## Your task
Repeat, exactly, the run of lines that opens with the line containing "put(hood(trail, braked), place))" and closes with the line containing "obj.parent = empty", and leave all other lines out.

## Task material
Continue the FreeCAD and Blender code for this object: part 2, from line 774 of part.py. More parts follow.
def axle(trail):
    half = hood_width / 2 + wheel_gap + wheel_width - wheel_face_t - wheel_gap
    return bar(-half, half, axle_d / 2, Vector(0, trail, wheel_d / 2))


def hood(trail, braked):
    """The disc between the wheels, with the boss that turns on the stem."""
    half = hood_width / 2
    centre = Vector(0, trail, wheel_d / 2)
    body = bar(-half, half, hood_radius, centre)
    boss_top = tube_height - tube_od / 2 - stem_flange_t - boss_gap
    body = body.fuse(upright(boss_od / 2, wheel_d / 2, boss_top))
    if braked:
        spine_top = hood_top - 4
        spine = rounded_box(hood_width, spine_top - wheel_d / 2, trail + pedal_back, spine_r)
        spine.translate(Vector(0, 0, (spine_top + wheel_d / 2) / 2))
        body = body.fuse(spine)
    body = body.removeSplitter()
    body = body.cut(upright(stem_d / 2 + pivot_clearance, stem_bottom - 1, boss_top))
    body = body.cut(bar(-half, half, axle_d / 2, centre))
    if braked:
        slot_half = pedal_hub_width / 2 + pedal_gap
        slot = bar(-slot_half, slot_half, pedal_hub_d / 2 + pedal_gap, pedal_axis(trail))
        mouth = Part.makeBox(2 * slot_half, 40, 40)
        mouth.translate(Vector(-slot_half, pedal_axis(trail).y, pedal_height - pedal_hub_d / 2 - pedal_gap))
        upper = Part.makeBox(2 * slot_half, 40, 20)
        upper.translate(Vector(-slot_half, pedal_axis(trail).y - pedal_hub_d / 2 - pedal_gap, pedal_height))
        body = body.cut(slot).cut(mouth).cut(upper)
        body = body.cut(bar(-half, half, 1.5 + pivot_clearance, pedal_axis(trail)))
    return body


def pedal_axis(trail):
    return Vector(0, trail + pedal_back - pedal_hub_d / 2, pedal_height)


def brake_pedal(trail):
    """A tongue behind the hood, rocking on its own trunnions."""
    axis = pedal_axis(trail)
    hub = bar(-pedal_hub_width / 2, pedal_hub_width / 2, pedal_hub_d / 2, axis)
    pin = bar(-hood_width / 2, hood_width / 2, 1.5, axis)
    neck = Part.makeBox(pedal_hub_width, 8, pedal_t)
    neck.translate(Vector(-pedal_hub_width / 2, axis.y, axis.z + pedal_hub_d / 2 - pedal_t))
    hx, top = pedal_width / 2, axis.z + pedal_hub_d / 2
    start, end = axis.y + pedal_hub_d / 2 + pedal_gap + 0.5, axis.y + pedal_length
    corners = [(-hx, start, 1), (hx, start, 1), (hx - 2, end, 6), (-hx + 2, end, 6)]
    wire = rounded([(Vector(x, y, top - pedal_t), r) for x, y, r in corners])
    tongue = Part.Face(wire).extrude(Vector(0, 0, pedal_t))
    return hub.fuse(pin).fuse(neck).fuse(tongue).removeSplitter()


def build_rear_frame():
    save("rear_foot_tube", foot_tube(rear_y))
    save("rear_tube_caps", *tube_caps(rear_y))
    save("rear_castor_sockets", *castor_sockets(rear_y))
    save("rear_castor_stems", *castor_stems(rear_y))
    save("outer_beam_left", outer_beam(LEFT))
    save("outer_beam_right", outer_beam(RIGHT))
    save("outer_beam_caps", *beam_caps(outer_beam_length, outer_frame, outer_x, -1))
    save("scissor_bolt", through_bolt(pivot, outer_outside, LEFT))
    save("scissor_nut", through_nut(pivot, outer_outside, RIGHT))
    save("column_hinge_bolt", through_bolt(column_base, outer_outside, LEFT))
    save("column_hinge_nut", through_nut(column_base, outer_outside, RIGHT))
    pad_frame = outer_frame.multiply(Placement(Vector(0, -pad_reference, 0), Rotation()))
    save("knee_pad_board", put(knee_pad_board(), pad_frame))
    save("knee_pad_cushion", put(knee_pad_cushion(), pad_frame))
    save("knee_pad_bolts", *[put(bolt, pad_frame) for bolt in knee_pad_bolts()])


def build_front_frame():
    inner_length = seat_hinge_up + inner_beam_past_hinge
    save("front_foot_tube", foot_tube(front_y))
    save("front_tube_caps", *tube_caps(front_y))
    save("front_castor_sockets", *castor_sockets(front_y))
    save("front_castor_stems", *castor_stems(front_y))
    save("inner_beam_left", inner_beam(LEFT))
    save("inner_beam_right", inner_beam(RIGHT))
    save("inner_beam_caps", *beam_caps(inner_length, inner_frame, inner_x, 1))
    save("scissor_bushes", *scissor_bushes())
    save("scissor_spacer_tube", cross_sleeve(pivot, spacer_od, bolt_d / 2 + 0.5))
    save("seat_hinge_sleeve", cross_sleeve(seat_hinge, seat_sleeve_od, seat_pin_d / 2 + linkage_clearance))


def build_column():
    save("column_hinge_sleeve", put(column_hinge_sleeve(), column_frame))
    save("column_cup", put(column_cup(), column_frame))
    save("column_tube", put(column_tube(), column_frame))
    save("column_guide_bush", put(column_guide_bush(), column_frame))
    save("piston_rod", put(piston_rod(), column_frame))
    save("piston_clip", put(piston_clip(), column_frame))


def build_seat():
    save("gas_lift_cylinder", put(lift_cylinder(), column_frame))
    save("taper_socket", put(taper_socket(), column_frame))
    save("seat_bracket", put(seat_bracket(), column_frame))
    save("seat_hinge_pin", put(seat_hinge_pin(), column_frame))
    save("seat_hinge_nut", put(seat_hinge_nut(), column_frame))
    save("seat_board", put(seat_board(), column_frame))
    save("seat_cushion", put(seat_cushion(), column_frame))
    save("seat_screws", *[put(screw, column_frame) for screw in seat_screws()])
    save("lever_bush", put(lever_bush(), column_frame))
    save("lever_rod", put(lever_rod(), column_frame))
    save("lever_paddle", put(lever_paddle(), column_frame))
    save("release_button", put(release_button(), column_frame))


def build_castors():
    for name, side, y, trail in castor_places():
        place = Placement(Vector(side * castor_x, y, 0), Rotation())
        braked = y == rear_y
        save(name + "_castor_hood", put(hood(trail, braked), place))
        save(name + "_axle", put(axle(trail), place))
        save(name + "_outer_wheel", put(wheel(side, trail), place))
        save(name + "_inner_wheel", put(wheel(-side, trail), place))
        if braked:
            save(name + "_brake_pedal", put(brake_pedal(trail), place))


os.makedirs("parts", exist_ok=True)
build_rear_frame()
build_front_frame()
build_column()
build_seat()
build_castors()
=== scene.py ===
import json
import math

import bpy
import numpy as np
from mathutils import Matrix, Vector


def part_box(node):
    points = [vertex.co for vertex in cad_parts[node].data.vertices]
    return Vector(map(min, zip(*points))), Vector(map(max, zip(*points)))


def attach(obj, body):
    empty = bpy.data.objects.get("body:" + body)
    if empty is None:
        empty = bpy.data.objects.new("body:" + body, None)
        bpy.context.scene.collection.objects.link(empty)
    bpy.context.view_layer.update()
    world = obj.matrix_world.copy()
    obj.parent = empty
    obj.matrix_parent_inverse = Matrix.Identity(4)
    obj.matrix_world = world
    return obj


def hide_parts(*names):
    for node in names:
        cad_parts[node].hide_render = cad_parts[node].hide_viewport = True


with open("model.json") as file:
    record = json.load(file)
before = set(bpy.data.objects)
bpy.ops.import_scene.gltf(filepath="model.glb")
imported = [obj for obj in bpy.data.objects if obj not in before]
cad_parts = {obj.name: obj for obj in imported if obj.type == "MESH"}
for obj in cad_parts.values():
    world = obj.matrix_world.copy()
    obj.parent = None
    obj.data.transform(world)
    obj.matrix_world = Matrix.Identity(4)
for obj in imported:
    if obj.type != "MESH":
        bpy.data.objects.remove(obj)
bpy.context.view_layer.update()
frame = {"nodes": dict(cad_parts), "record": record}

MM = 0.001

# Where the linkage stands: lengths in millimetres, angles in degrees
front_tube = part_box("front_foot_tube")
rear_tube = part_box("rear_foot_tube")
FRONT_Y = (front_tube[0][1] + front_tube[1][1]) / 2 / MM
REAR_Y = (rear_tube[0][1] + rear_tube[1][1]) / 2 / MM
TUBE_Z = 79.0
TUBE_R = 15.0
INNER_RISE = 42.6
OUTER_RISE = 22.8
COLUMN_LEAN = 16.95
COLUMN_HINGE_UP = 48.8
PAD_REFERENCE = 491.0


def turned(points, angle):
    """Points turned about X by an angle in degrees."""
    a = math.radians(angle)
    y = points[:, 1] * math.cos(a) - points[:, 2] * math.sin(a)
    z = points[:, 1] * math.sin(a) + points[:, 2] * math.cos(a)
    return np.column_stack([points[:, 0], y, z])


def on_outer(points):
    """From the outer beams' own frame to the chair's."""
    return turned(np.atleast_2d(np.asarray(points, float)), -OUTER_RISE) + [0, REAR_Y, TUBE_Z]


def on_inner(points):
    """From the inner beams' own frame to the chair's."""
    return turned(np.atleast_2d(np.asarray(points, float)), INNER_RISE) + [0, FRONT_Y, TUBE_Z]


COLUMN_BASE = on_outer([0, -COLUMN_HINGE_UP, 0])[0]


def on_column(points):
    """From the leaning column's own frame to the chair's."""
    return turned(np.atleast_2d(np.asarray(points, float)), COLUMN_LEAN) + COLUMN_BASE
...
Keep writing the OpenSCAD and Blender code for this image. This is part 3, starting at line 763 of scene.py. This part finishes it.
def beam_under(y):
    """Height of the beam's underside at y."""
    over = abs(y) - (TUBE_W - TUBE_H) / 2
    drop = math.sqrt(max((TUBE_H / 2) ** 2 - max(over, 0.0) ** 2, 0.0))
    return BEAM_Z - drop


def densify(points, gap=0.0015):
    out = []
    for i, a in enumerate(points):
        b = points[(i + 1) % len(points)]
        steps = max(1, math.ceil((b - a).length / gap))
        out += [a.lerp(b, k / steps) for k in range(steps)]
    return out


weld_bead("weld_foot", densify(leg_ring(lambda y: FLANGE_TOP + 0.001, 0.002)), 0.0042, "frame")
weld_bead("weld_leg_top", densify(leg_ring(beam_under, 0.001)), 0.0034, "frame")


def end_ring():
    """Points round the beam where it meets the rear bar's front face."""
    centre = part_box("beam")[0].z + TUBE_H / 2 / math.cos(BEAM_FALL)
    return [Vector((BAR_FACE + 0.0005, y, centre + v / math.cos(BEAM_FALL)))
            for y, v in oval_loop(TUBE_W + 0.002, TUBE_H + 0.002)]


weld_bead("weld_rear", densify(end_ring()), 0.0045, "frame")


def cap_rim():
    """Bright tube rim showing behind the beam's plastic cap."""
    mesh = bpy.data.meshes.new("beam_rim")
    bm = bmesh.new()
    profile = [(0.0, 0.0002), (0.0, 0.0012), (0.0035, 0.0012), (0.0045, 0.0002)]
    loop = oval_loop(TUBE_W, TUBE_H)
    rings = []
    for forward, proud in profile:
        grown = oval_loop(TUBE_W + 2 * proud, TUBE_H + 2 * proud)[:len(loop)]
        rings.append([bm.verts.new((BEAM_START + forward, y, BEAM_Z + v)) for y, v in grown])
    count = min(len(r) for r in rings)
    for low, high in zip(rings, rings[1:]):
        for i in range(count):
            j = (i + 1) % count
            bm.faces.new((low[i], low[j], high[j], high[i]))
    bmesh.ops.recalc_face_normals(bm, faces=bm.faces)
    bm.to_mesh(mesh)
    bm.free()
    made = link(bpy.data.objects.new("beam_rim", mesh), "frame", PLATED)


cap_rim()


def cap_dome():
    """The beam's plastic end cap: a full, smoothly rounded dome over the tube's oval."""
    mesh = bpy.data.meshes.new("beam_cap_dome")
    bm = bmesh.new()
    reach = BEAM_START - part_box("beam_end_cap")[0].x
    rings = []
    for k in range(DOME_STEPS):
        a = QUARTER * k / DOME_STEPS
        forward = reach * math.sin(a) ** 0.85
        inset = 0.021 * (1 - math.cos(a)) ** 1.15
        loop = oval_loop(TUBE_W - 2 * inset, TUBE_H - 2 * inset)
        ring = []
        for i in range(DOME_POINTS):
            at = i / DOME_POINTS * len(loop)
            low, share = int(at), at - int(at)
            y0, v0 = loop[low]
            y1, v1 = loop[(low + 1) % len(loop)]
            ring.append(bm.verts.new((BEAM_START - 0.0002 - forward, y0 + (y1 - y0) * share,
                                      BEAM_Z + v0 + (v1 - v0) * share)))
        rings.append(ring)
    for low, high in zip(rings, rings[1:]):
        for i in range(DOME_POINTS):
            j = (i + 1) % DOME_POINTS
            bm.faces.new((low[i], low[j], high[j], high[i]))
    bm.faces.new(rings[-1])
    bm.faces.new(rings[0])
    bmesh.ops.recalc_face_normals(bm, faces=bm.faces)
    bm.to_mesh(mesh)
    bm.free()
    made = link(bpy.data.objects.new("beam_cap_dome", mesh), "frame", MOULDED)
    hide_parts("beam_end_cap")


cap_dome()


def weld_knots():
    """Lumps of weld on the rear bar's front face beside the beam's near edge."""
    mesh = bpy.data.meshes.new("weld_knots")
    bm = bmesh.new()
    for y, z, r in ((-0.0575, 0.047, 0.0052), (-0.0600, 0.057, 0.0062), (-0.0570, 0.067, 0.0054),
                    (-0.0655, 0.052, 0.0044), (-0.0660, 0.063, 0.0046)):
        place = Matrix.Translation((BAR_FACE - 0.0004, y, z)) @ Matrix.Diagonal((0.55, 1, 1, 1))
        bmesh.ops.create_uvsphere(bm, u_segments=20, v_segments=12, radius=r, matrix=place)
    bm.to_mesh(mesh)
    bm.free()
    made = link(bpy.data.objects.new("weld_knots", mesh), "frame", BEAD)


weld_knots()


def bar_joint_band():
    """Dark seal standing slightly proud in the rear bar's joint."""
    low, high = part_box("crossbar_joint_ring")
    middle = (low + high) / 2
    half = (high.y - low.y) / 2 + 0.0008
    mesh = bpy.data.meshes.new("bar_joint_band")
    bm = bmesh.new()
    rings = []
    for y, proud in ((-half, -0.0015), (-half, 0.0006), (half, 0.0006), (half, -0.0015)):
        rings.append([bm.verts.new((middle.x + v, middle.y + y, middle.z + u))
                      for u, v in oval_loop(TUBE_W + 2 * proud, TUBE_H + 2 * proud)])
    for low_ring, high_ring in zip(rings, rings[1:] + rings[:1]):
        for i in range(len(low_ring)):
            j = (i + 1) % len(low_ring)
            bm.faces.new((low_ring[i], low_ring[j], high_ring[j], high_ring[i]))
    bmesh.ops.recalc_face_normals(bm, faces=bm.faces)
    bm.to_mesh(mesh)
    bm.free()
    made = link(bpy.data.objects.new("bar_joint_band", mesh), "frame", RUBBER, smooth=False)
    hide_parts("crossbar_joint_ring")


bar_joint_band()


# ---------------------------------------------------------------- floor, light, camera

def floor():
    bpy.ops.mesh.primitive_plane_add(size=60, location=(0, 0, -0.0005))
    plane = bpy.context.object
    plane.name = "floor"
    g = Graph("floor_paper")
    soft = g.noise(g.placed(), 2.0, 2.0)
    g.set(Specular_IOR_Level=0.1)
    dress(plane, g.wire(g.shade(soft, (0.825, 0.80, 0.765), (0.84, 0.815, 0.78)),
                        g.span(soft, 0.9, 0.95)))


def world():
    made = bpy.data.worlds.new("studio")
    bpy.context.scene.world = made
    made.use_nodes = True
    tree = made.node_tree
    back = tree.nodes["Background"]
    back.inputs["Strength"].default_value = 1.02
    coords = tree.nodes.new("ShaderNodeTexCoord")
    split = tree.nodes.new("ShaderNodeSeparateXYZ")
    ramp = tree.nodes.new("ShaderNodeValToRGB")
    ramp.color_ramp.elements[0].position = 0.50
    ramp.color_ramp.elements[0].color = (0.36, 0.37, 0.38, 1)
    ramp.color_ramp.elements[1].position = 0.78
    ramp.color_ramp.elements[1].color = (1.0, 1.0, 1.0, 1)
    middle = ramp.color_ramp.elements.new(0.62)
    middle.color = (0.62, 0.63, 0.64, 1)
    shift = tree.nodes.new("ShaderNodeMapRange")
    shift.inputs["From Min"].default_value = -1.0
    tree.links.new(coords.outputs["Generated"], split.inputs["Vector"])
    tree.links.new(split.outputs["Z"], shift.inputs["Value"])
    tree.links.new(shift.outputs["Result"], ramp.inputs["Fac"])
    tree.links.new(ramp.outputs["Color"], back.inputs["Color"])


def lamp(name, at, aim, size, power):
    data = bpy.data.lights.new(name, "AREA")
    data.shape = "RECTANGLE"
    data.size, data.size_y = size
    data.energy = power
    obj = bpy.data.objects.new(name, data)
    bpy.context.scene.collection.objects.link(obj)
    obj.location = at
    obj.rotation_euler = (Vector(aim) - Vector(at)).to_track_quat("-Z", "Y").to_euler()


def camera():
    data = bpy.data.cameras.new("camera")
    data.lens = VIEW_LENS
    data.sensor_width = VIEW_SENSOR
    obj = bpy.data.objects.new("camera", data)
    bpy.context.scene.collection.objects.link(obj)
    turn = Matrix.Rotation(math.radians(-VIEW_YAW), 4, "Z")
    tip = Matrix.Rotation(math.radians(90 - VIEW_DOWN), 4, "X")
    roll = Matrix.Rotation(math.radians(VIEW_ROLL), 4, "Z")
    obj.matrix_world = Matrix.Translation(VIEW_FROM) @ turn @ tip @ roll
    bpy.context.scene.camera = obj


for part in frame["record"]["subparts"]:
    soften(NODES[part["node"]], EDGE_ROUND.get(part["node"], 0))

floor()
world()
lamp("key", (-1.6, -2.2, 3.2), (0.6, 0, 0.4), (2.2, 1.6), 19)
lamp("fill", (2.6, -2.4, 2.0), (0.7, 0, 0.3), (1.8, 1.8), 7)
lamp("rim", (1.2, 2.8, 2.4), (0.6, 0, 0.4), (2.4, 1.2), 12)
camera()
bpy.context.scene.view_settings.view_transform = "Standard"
---
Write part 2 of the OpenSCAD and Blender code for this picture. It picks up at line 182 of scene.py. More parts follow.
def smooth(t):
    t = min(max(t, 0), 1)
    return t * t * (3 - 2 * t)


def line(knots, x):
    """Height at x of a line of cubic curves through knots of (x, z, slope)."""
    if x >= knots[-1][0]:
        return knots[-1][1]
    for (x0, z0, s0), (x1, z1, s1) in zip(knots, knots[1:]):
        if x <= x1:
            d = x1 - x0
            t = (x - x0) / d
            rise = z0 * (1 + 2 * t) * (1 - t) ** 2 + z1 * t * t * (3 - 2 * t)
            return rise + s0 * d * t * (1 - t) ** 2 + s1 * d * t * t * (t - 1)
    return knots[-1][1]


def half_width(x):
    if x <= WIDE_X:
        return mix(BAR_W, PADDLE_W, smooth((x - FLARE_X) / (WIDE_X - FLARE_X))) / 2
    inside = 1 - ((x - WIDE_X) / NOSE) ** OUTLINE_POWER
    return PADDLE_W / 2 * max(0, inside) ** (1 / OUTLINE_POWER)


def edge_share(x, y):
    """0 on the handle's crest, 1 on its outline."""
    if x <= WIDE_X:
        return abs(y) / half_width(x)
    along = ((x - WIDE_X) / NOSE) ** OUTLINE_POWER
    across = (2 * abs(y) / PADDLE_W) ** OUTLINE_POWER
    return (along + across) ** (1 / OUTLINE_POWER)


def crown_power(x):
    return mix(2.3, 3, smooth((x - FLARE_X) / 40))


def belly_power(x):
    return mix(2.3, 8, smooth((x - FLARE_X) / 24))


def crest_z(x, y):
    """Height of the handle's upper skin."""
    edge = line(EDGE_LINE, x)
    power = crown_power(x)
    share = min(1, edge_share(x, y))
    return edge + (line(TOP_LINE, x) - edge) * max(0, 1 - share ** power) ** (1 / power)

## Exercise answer
        save(name + "_castor_hood", put(hood(trail, braked), place))
        save(name + "_axle", put(axle(trail), place))
        save(name + "_outer_wheel", put(wheel(side, trail), place))
        save(name + "_inner_wheel", put(wheel(-side, trail), place))
        if braked:
            save(name + "_brake_pedal", put(brake_pedal(trail), place))


os.makedirs("parts", exist_ok=True)
build_rear_frame()
build_front_frame()
build_column()
build_seat()
build_castors()
=== scene.py ===
import json
import math

import bpy
import numpy as np
from mathutils import Matrix, Vector


def part_box(node):
    points = [vertex.co for vertex in cad_parts[node].data.vertices]
    return Vector(map(min, zip(*points))), Vector(map(max, zip(*points)))


def attach(obj, body):
    empty = bpy.data.objects.get("body:" + body)
    if empty is None:
        empty = bpy.data.objects.new("body:" + body, None)
        bpy.context.scene.collection.objects.link(empty)
    bpy.context.view_layer.update()
    world = obj.matrix_world.copy()
    obj.parent = empty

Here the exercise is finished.